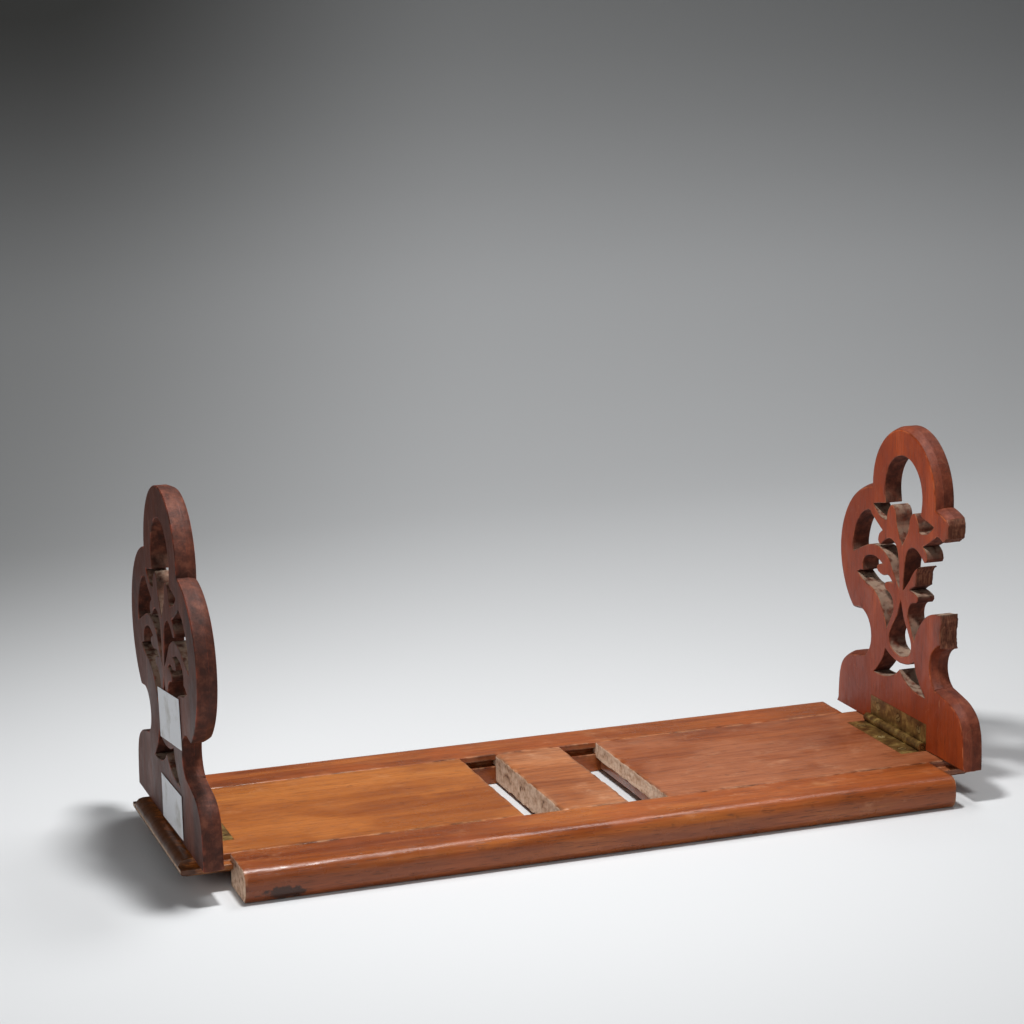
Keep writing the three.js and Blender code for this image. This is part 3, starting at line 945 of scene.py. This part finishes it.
def hinge_metal():
    return brass("aged_brass", linear(126, 96, 52), linear(186, 156, 92), linear(84, 56, 30), 0.26)


def screw_metal():
    return brass("dull_screw_brass", linear(158, 132, 84), linear(190, 168, 118), linear(96, 74, 44), 0.3)


def paper(name):
    s = Shader(name)
    cloud = s.noise((70, 70, 70), 4, 0.6)
    fibre = s.noise((1400, 1400, 1400), 3, 0.6)
    colour = s.ramp(cloud, [(0.3, linear(206, 204, 200)), (0.5, linear(240, 241, 244))])
    colour = s.mix(s.math("MULTIPLY", s.step(fibre, 0.5, 0.75), 0.2), colour, linear(206, 206, 206))
    s.put(colour, s.surface.inputs["Base Color"])
    s.surface.inputs["Roughness"].default_value = 0.75
    s.bump([(cloud, 0.25 * MM), (fibre, 0.02 * MM)])
    return s.material


# ---------- camera, floor and light ----------

def place_camera():
    level_share = math.cos(CAMERA_PITCH)
    forward = Vector((math.sin(CAMERA_YAW) * level_share, math.cos(CAMERA_YAW) * level_share,
                      -math.sin(CAMERA_PITCH)))
    level = Vector((math.cos(CAMERA_YAW), -math.sin(CAMERA_YAW), 0))
    upright = level.cross(forward)
    right = math.cos(CAMERA_ROLL) * level + math.sin(CAMERA_ROLL) * upright
    up = -math.sin(CAMERA_ROLL) * level + math.cos(CAMERA_ROLL) * upright
    data = bpy.data.cameras.new("camera")
    data.lens = CAMERA_LENS
    data.sensor_width = 36
    data.clip_end = 50
    camera = bpy.data.objects.new("camera", data)
    turn = Matrix((right, up, -forward)).transposed().to_4x4()
    camera.matrix_world = Matrix.Translation(CAMERA_PLACE) @ turn
    bpy.context.collection.objects.link(camera)
    bpy.context.scene.camera = camera


def floor_paper():
    """Pale in front, with painted shade darkening it towards the back and the far left."""
    s = Shader("pale_floor")
    place = s.add("ShaderNodeSeparateXYZ")
    s.put(s.add("ShaderNodeTexCoord").outputs["Object"], place.inputs[0])
    # Painted shade: the colour darkens towards the far left and up the back of the sweep, where less light
    # falls.
    sideways = s.math("SUBTRACT", place.outputs["X"], s.math("MULTIPLY", place.outputs["Y"], 0.35))
    left = s.math("MULTIPLY", s.step(sideways, -0.02, -0.5), s.step(place.outputs["Y"], 0.1, 0.7))
    high = s.step(place.outputs["Y"], 1.1, 1.5)
    shade = s.math("ADD", s.math("MULTIPLY", left, 0.5), s.math("MULTIPLY", high, 0.55))
    colour = s.mix(shade, (0.665, 0.675, 0.685, 1), (0.08, 0.08, 0.076, 1))
    s.put(colour, s.surface.inputs["Base Color"])
    s.surface.inputs["Roughness"].default_value = 0.8
    return s.material


def build_floor():
    """A pale paper sweep: flat in front, curving up behind."""
    curve_start = FLOOR_BACK - FLOOR_RADIUS
    profile = [(FLOOR_FRONT, 0.0), (curve_start, 0.0)]
    for step in range(1, 17):
        angle = math.radians(90 * step / 16)
        profile.append((curve_start + FLOOR_RADIUS * math.sin(angle), FLOOR_RADIUS * (1 - math.cos(angle))))
    profile.append((FLOOR_BACK, FLOOR_TOP))
    verts = [(x, y, z - FLOOR_DROP) for x in (-FLOOR_HALF_WIDTH, FLOOR_HALF_WIDTH) for y, z in profile]
    count = len(profile)
    faces = [(i, i + count, i + count + 1, i + 1) for i in range(count - 1)]
    mesh = bpy.data.meshes.new("floor")
    mesh.from_pydata(verts, [], faces)
    mesh.shade_smooth()
    floor = bpy.data.objects.new("floor", mesh)
    bpy.context.collection.objects.link(floor)
    mesh.materials.append(floor_paper())


def area_light(name, place, aim, size, power, spread):
    data = bpy.data.lights.new(name, "AREA")
    data.shape = "RECTANGLE"
    data.size, data.size_y = size
    data.energy = power
    data.spread = math.radians(spread)
    light = bpy.data.objects.new(name, data)
    light.location = place
    light.rotation_euler = (Vector(aim) - Vector(place)).to_track_quat("-Z", "Y").to_euler()
    bpy.context.collection.objects.link(light)


def light_scene():
    area_light("key", (-0.08, -0.06, 0.7), (-0.03, 0.0, 0), (0.1, 0.08), 4.2, spread=170)
    area_light("back", (0.5, 0.35, 1.3), (0.4, 0.35, 0), (0.6, 0.5), 5.2, spread=150)
    area_light("left_fill", (-1.1, -0.5, 0.5), (-0.2, 0, 0.08), (0.5, 0.4), 0.9, spread=120)
    area_light("front_fill", (-0.3, -1.7, 1.0), (0, -0.1, 0), (1.2, 0.8), 2.2, spread=120)
    world = bpy.data.worlds.new("world")
    world.use_nodes = True
    world.node_tree.nodes["Background"].inputs[0].default_value = (0.95, 0.98, 1, 1)
    world.node_tree.nodes["Background"].inputs[1].default_value = 0.08
    bpy.context.scene.world = world
    bpy.context.scene.view_settings.view_transform = "Standard"


# ---------- the whole stand ----------

def build_stand():
    rail = rail_wood()
    leaves = {"left": left_leaf_wood(), "right": right_leaf_wood()}
    boards = {"left": left_board_wood(), "right": right_board_wood()}
    hinge_brass = hinge_metal()
    screw_brass = screw_metal()

    build_rails(rail)
    build_centre_board(centre_board_wood())
    for side in ("left", "right"):
        build_slider(side, leaves[side])
        build_batten(side, leaves[side])
        build_end_board(side, boards[side])
        build_hinge(side, hinge_brass, screw_brass)
    label = paper("blank_label")
    build_label("upper_label", 1.0, label)
    build_label("lower_label", 5.0, label)


build_stand()
build_floor()
light_scene()
place_camera()
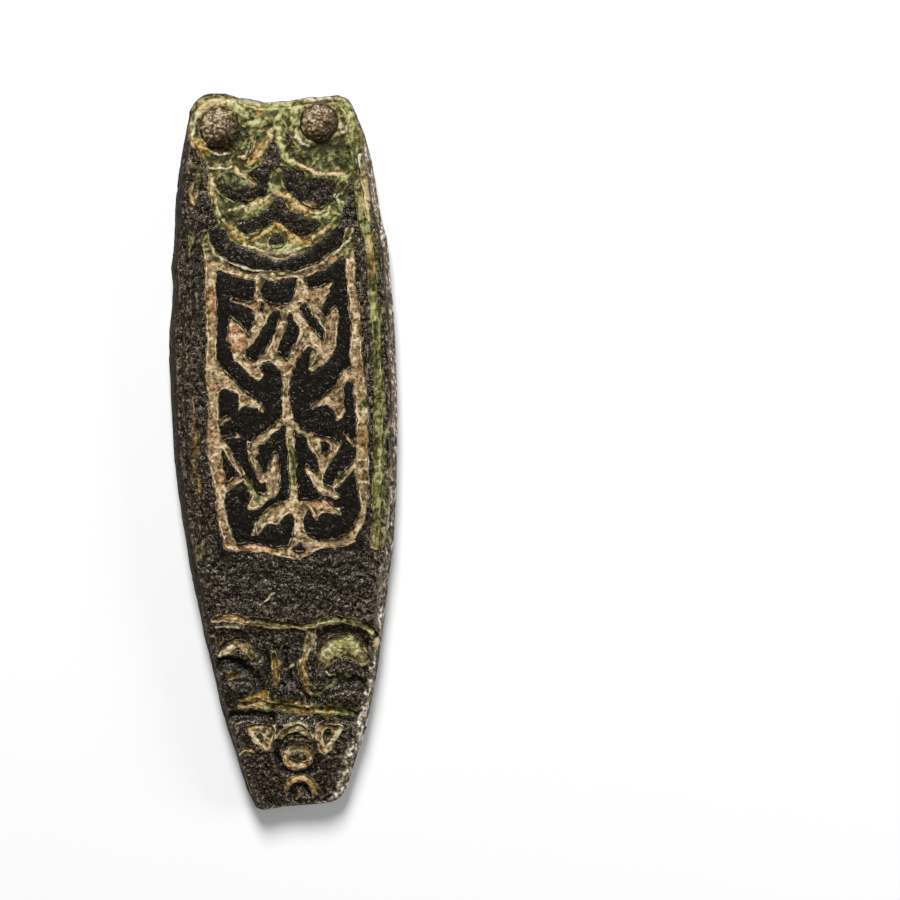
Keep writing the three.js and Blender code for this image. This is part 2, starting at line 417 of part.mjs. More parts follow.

......

*Written exercise*: Please give back only the lines between the first line of the entries and the line with "74, 44), 0.3)", both ends included, word for word.

*Expected output*:
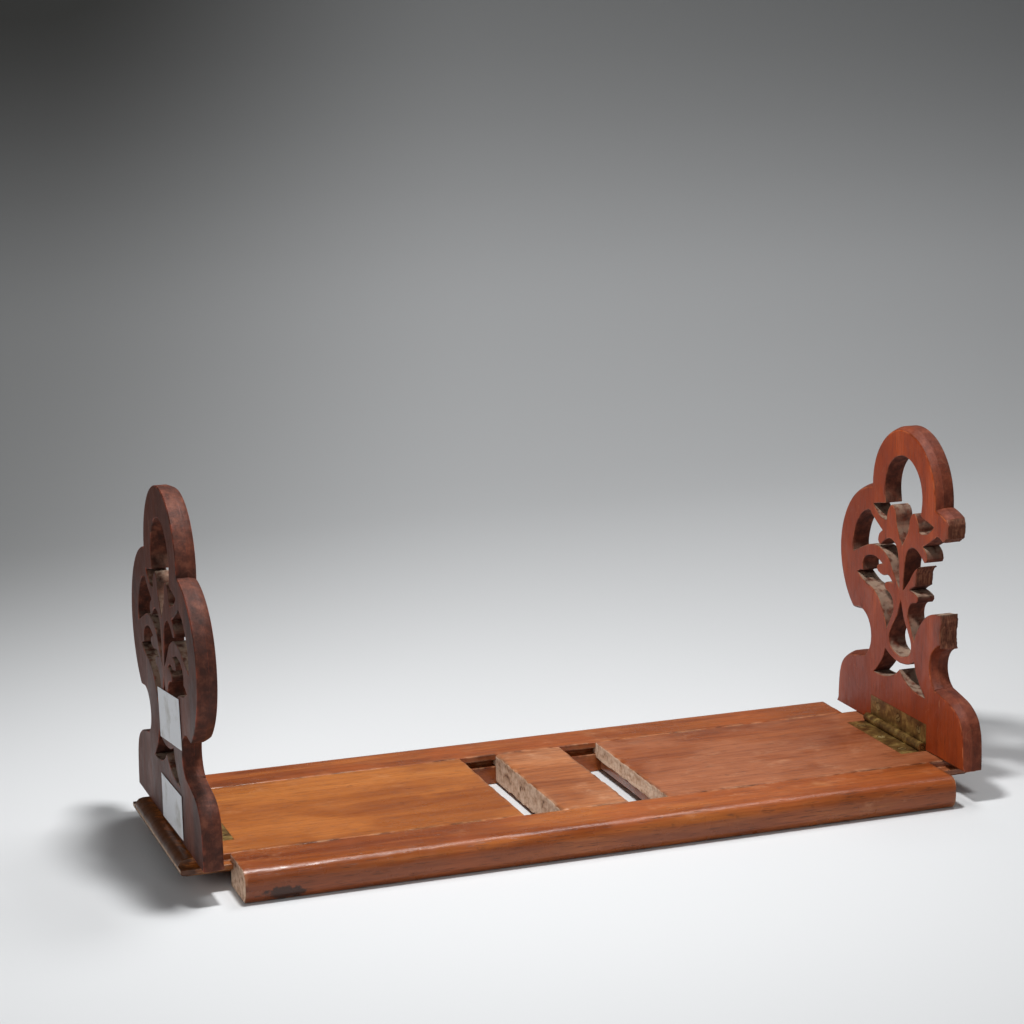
Keep writing the three.js and Blender code for this image. This is part 3, starting at line 945 of scene.py. This part finishes it.
def hinge_metal():
    return brass("aged_brass", linear(126, 96, 52), linear(186, 156, 92), linear(84, 56, 30), 0.26)


def screw_metal():
    return brass("dull_screw_brass", linear(158, 132, 84), linear(190, 168, 118), linear(96, 74, 44), 0.3)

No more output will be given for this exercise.